Mom loved baseball. So did my father. It may have been the only thing — aside from raising their three children the right way and, well, Shakespeare — that they agreed on.

So I had it good from the start: baseball games on the radio from Easter until past Labor Day, statistics, not to mention columnists who made the game vital, and once or twice a summer, vacations that almost always included a trip to Fenway Park, Busch Stadium, Riverfront and, most memorably, Wrigley Field.

Faithful readers might recall that in August of 1969, somewhere between the moon landing and Woodstock, my family was lucky enough to witness a no-hitter thrown by Cubs’ lefty Ken Holtzman. No one complained that day about POP.
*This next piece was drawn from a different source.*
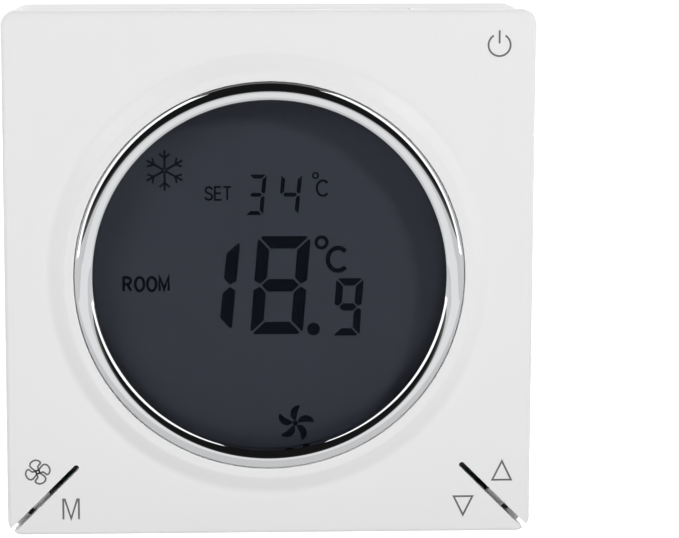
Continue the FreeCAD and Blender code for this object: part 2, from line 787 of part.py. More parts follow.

But since it was, at that moment in history, the only no-no authored by a pitcher who had no — repeat zero — strikeouts, the game moved along at a brisk pace.

Some no-hitters last as long as three hours, some nearly four. That’s the thing about baseball that makes it special. There is no clock. As long you keep hitting, keep the line moving, you can play forever or at least until the other team records 27 outs.

Its singular beauty is that you never know how long it will take. And now, because Millennials apparently have the attention span of hamsters on speed, there’s a hue and cry building like a computer-generated tidal wave to artificially shorten the game.

It’s so wrong and so misguided and so short-sighted, but hey, that’s the world we live in.

So the powers that be have been slowly and incrementally introducing time-saving gimmicks as using a pitch clock, limiting mound visits and giving a batter an intentional walk without actually throwing the ball toward the plate.

Kelly Leak of “Bad News Bears” fame would disagree with that.

And that’s the worst thing about this ham-fisted appeal to young people. If they didn’t love baseball as kids, they won’t as adults.

Spring training is currently underway in 30 places scattered around Arizona and Florida, but even that vernal ritual has been tinkered with to the point that batters can barely step out of the box to collect their thoughts without being hit with a strike on an invisible pitch. They risk a penalty, in other words, as they try to do their job better.

One thing that the lords of the game never address in their attempt to make POP happen is the number of commercials. You’ve noticed that, too, I’m sure. This is, if not hypocrisy, then transparent greed.

I mean it’s one thing to encourage players to limit their idiosyncrasies, but it’s an entirely different matter to tell car companies and breweries that their air time is being reduced. Dollars, don’t you know?

Speaking of the cost of things and the POP landscape, there was a new invention called the Swinger camera, which made its debut right around the time my family was sitting on the third-base line that historic day in Wrigley Field. I had been given one as a present for Christmas or my birthday, and I liked it a lot because it spit out black-and-white photos in no time.

See, back then you had to take your roll of film to the drugstore and wait a week or so until it came back. Had I taken the Swinger to the game that day, though, those images would have probably washed away in seconds because that was the flaw in the machine.

Thankfully I carried my trusty old-fashioned camera, loaded with film, and seven days after we returned home, I had a set of color prints from that afternoon that survive to this day.

Are they a little blurry? Sure. The place was crazy that afternoon. But those images have stood the test of — dare I say it? — time.